The campaign will also include market research to better understand opportunities and barriers to consumption, and a data-analytics effort to help GAPP understand the campaign’s reach and impact, Morris said.

“What will set this campaign apart from other seafood marketing programs out there is how we will measure the success of the campaign,” Morris told SeafoodSource. “[We want to] drive a meaningful connection between wild Alaska pollock and target audiences – Millennial flexitarians and fish-friendly parents.”

GAPP already conducted two tests using the measurement approach that will be used in its upcoming campaign. For its national “Sleigh the Holidays” surimi seafood campaign conducted over the holidays, GAPP was able to quantify the sales lift surimi received from the campaign – those who saw the content increased their surimi purchases 188 percent year-over-year, it found.

“The results were amazing. By using our consumer research relative to what the most-compelling spokespersons and narratives are for surimi seafood and the demographics most likely to have the message resonate with, we were able to lift the surimi seafood category at retail by 15 percent with those who saw the content versus those who had not,” Morris said. “It is these kinds of measurements that go beyond simple media impressions and social media iterations that has our GAPP board so excited about this sustained, national program we are embarking on now.”

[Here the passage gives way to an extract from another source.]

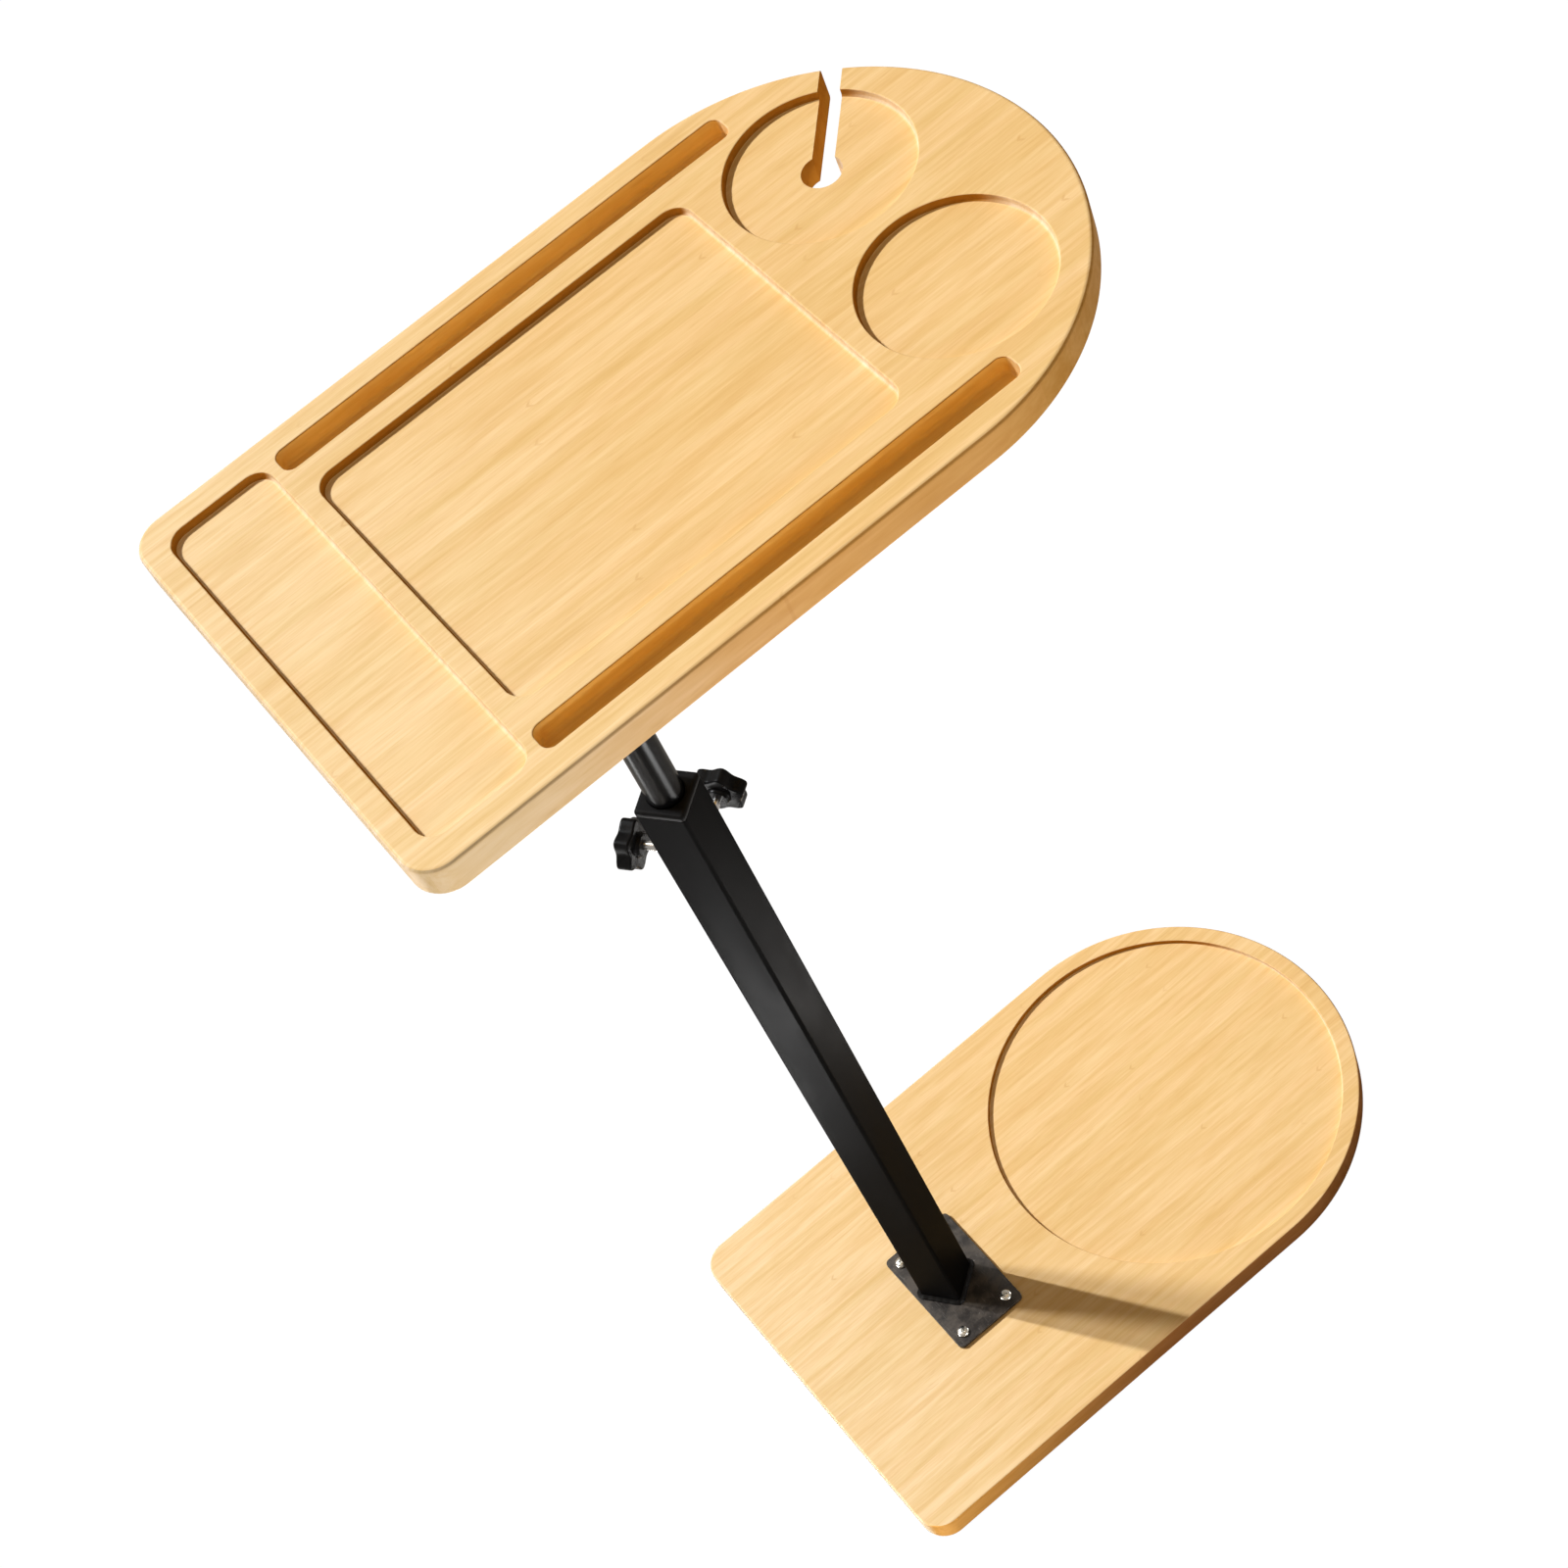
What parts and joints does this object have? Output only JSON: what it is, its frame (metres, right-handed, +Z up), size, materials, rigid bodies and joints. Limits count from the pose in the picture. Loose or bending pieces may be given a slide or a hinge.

GAPP will also devote more than USD 1.5 million (EUR 1.3 million) to its global partnership program. The program, initiated in 2018, funds the marketing of pollock products and the development of new products from Alaska pollock.

Separately, GAPP also added newly appointed American Seafoods CEO Inge Andreassen to its board, replacing American’s former CEO Mikel Durham, who announced her resignation in February 2022. Durham had served as GAPP’s board chair for the past three years.

Current GAPP Vice-Chair Doug Christensen will serve as acting chair of the board while the board forms a nominating committee to identify a new chair.